Flash forward to 2010 and America’s intention to bring to trial five of the “masterminds” of 9/11 here in New York City—the scene of the crime. At first, I was horrified and considered the venue to be an affront to our justice system. After all, from the beginning this was considered a war crime, an attack on our soil and therefore the perpetrators would be tried in a military court—without the benefit of our legal system, and presumption of innocence. How crude, how vulgar to reach for sensationalism, rather than give an example of a democracy which keeps war criminals separate from ordinary felons. How impossible it would be to give these men a fair trial with all the publicity, demonstrations, and opinions throughout the media.

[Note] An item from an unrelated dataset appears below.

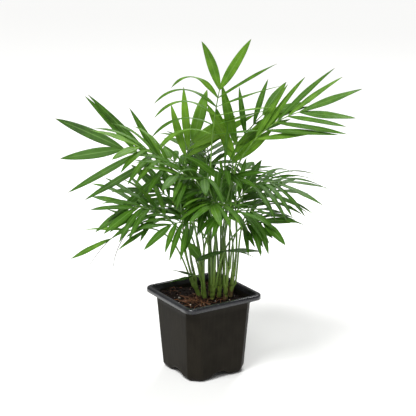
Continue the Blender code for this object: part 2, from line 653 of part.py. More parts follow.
def build_stem(index, cutter=False):
    """A stem as a tapered body; as a cutter, its part below the soil grown by the fit gap."""
    foot, way, length, radius = stem_line(index)
    spin = UP.rotation_difference(way).to_matrix()
    grow = FIT_GAP if cutter else 0.0
    if cutter:
        stations = [(-ROOT_DEPTH - grow, 0.95), (0.0, 1.1), (ROOT_DEPTH, 1.1)]
    else:
        stations = [(-ROOT_DEPTH, 0.95), (0.0, 1.1), (length * 0.3, 1.0), (length * 0.34, 0.93),
                    (length * 0.65, 0.87), (length * 0.69, 0.80), (length, 0.74)]
    mesh = bmesh.new()
    rings = []
    for height, share in stations:
        ring = []
        for k in range(8):
            angle = math.radians(45 * k)
            reach = radius * share + grow
            flat = Vector((math.cos(angle) * reach, math.sin(angle) * reach, height))
            ring.append(mesh.verts.new(foot + spin @ flat))
        rings.append(ring)
    for below, above in zip(rings, rings[1:]):
        join_loops(mesh, below, above)
    mesh.faces.new(rings[0][::-1])
    mesh.faces.new(rings[-1])
    if cutter:
        return finish_object('socket_%d' % (index + 1), mesh, 'cutters')
    stem = finish_object('stem_%d' % (index + 1), mesh)
    paint(stem, (0.30, 0.42, 0.09), 0.5)
    return stem


def build_crumb(name, row, flat, cutter=False):
    """A crumb half sunk in the soil: perlite is round, a bark chip is long and flat."""
    across, back, size, turn = row
    centre = place(across, back, 0) + UP * (SOIL_MOUND * 0.5)
    centre = centre + soil_heap(centre)
    grow = FIT_GAP if cutter else 0.0
    mesh = bmesh.new()
    if flat:
        bmesh.ops.create_cube(mesh, size=1.0)
        bmesh.ops.bevel(mesh, geom=mesh.edges[:], offset=0.18, segments=1, affect='EDGES')
        shape = Vector((size * 2.2, size * 0.9, size * 0.8)) * MM
    else:
        bmesh.ops.create_icosphere(mesh, subdivisions=1, radius=0.5)
        shape = Vector((size, size * 0.85, size * 0.8)) * (2 * MM)
    for k, vert in enumerate(mesh.verts):
        rough = 1.0 + 0.10 * vary(k, size)
        point = Vector((vert.co.x * shape.x, vert.co.y * shape.y, vert.co.z * shape.z)) * rough
        vert.co = point + point.normalized() * grow * 1.6
    bmesh.ops.rotate(mesh, verts=mesh.verts, matrix=Matrix.Rotation(math.radians(turn), 3, 'Z'))
    bmesh.ops.translate(mesh, verts=mesh.verts, vec=centre)
    if cutter:
        return finish_object(name + '_seat', mesh, 'cutters')
    crumb = finish_object(name, mesh)
    paint(crumb, (0.16, 0.07, 0.035) if flat else (0.75, 0.72, 0.66), 0.9)
    return crumb


def cut(body, cutters):
    for cutter in cutters:
        cutter.hide_render = True
        cutter.display_type = 'WIRE'
        seat = body.modifiers.new(cutter.name, 'BOOLEAN')
        seat.operation = 'DIFFERENCE'
        seat.solver = 'EXACT'
        seat.object = cutter


def solid_mesh(thing):
    """The finished faces of an object, for keeping the fronds clear of it."""
    seen = thing.evaluated_get(bpy.context.evaluated_depsgraph_get())
    data = seen.to_mesh()
    verts = [v.co.copy() for v in data.vertices]
    faces = [tuple(p.vertices) for p in data.polygons]
    seen.to_mesh_clear()
    return verts, faces


def build():
    for thing in list(bpy.data.objects):
        bpy.data.objects.remove(thing, do_unlink=True)
    for name in ('potted_palm', 'cutters'):
        collection = bpy.data.collections.new(name)
        bpy.context.scene.collection.children.link(collection)
    pot = build_pot()
    soil = build_soil()
    stems = [build_stem(i) for i in range(len(STEMS))]
    seats = [build_stem(i, cutter=True) for i in range(len(STEMS))]
    for kind, rows, flat in (('perlite', PERLITE, False), ('bark_chip', BARK, True)):
        for i, row in enumerate(rows):
            name = '%s_%d' % (kind, i + 1)
            build_crumb(name, row, flat)
            seats.append(build_crumb(name, row, flat, cutter=True))
    occupied = Occupied()
    for thing in [pot, soil] + stems:
        occupied.add(thing.name, *solid_mesh(thing))
    cut(soil, seats)
    axes = [settle_axis(i, row, occupied) for i, row in enumerate(FRONDS)]
    for number, row in enumerate(FRONDS):
        leaves = {}
        for pair in range(row[4] - 1, -1, -1):
            for side in (-1, 1):
                grown = settle_leaflet(row, number, axes[number], pair, side, occupied)
                if grown is not None:
                    leaves[(axes[number][4][pair], side)] = grown
        frond = build_frond('frond_%02d' % (number + 1), axes[number][3], axes[number][4], leaves)
        paint(frond, (0.07, 0.22, 0.03), 0.45)


build()
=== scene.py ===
"""Looks of the potted parlour palm: metres, +Z up, ground at z = 0.

The growth rules of the CAD model are repeated here, so that each detailed frond lies
where its plain CAD frond does.
"""
import math

import bmesh
import bpy
from mathutils import Matrix, Vector, noise
from mathutils.kdtree import KDTree


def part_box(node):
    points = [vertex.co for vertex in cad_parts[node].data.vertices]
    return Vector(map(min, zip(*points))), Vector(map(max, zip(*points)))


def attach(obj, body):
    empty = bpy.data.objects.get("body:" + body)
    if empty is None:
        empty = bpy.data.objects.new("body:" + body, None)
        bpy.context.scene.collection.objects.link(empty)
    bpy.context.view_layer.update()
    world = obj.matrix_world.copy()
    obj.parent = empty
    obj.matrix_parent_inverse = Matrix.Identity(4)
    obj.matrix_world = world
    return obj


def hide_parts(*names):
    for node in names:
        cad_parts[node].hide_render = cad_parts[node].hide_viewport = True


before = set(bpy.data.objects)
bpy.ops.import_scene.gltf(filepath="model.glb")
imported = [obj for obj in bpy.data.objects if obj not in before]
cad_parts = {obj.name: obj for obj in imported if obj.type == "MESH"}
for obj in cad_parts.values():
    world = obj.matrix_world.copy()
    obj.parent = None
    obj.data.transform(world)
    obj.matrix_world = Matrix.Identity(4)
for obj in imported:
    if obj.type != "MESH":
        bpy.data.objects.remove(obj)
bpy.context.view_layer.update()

MM = 0.001
UP = Vector((0.0, 0.0, 1.0))
ROOT = "root"

# ---- sizes shared with the CAD (metres)
POT_LOW, POT_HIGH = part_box("pot")
POT_HALF = (POT_HIGH.x - POT_LOW.x) / 2
POT_HEIGHT = POT_HIGH.z
RIM_OVERHANG = 0.00675      # rim beyond the wall, on each side
WALL_TAPER = 0.0060         # how far each wall leans in from the rim to the foot
WALL = 0.0010
LIP_HEIGHT = 0.0058
RIM_WIDTH = 0.0060
SHOULDER = 0.0060
RIM_CORNER = 0.0110
BODY_CORNER = 0.0120        # leg of the chamfer that each corner of the wall has
FOOT_ROUND = 0.0080
ARCH_RISE = 0.0060
ARCH_FLAT = 0.0050
ARCH_HALF = 0.0160
ARCH_REACH = 0.040
DRAIN_RADIUS = 0.0060
SOIL_DROP = 0.0115
SOIL_MOUND = 0.0015
SOIL_HEAP = 0.0035          # soil heaped against the wall at the clump's left
FIT_GAP = 0.0003
CHAMFER_INSET = 0.586       # a chamfer's leg shrinks by this share of how far it is inset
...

Then, my reaction became less outraged and far more pragmatic.
Adolph Eichmann, often referred to as “the architect of the Holocaust” was a Nazi charged with the task of facilitating and managing the logistics of mass deportation of Jews to ghettos and extermination camps in Nazi-occupied Eastern Europe. Eichmann was captured by Israeli Mossad operatives in Argentina and tried in an Israeli court on fifteen criminal charges, including crimes against humanity and war crimes. He was convicted and hanged in 1962. The trials of Nazi war criminals in Nuremberg, Germany were most notable for the prosecution of prominent members of the political, military, and economic leadership of Nazi Germany after its defeat in World War II. The Nazis were tried as criminals of war, as was Eichmann in Israel.
When the World Trade Center was attacked, along with the Pentagon, and an American aircraft was downed in Pennsylvania by its passengers to avert its crashing into the White House, George W. Bush called the attacks acts of war. In retaliation, the United States went to war in Iraq based on information that Saddam Hussein had weapons of mass destruction and links to Al Qaeda. Many suspected members of Al Qaeda were arrested and sent to Guantanamo Bay Naval Base, which is operated as a United States military prison. The majority have languished there for years, charged with war crimes. After American troops and a small international coalition succeeded in capturing Saddam Hussein, he, along with several dozen of his cohorts were tried in a military court in Bagdad and sentenced to death.
Now, Khalid Sheik Mohammed and four of his fellow Al Qaeda members are scheduled to be tried in New York for their part in the 9/11 attacks. Civil courts have rules where the permissibility of evidence is much stricter than in military courts. One only has to remember OJ Simpson’s murder trial after which he was acquitted and then compare it to the civil trial where he was convicted of the murders and ordered to pay millions to the victims’ families in reparations.
If the 9/11 attacks were an act of war, then holding suspects of that attack in a military prison in Guantanamo is justified. If Iraq indeed had weapons of mass destruction and links to Al Qaeda, then invading the country was legitimate. If the United States and its allies are engaged in a continuing war against terror, then American troops in Afghanistan is warranted.
Here’s my problem.
Terrorist attacks are acts of war when it is convenient to label them as such. True, more people died in 9/11 than in any other terrorist attack against American installations and embassies abroad. I never knew, however, that defining an attack as an all-out war was a question of the number of casualties that resulted.
Invading Iraq was indeed an act of war as it was an organized military endeavor involving the United States and other countries. Invading Iraq under the guise of its having weapons of mass destruction was a patent lie.
Invading Afghanistan is again an act of war as American and other foreign troops are engaged in military maneuvers against a rag tag army of terrorists hiding in caves or among the civilian population.
The point is we have to make up our mind. The debate about bringing these five members of Al Qaeda to New York has nothing to do with the sensitivity factor of the families of the victims of 9/11. Their grief is forever. The only consideration for bringing these five men to trial in a civilian court should only be if they are common murderers or mass murderers.
Washington should make up its mind.
Are we at war?
Was 9/11 an act of war?
Are war criminals tried in military court or in civilian court?
Though dead is dead, I am nonetheless confused.